Firstly, in India, there are four different types of CPI indices, and that makes switching over to the Index from WPI fairly 'risky and unwieldy.' The four CPI series are: CPI Industrial Workers; CPI Urban Non-Manual Employees; CPI Agricultural labourers; and CPI Rural labour. Secondly, CPI cannot be used in India because there is too much of a lag in reporting CPI numbers. 

Government meddling

Kirit Parikh, Director, Indira Gandhi Institute of Developmental Research had once said that "inflation at this level is stage-managed with the specific purpose of fighting the elections. The Government has postponed many of its decisions on the price front." So, there might be a possibility that the government is deliberately trying to keep away from CPI, as it might shoot inflation higher from the already sky-rocketing levels currently.

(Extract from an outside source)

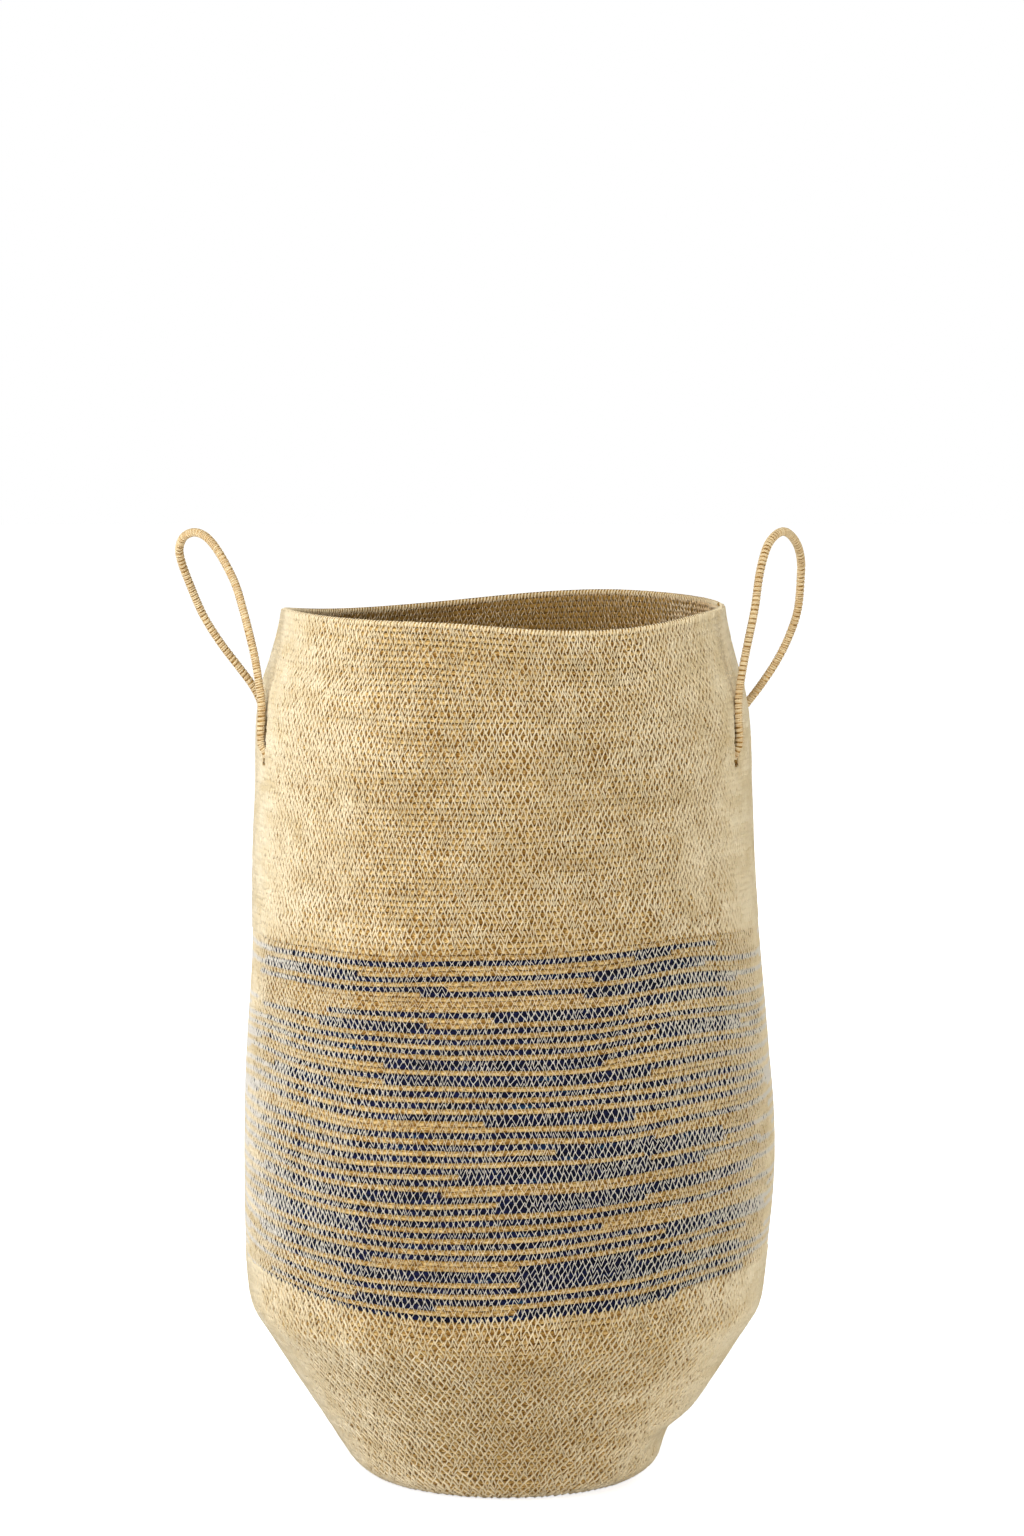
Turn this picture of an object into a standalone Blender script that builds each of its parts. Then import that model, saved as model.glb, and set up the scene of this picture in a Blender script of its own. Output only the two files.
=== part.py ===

However, contradicting this view, Sabnavis says that “Government is not irresponsible to tamper with the data for short term gains. For lowering inflation for political expediency, it can always import cheap sugar or wheat and induce in the market to cool prices. But this is a cogent economic policy and not stage managing things.” 

Conclusion 

CPI is a better way to compute the inflationary trends. It is important that measures are taken such that some level of service data can be utilised. Secondly, it is important that instead of wholesale data, transactional data is utilised to provide a reliable indication of how price movements affect consumers.

Hopefully, the day will come soon when Government will take care of the real issues in inflation measurement. Till then, we have no option but to carry the burden of legacy and wait for next round of policy decisions.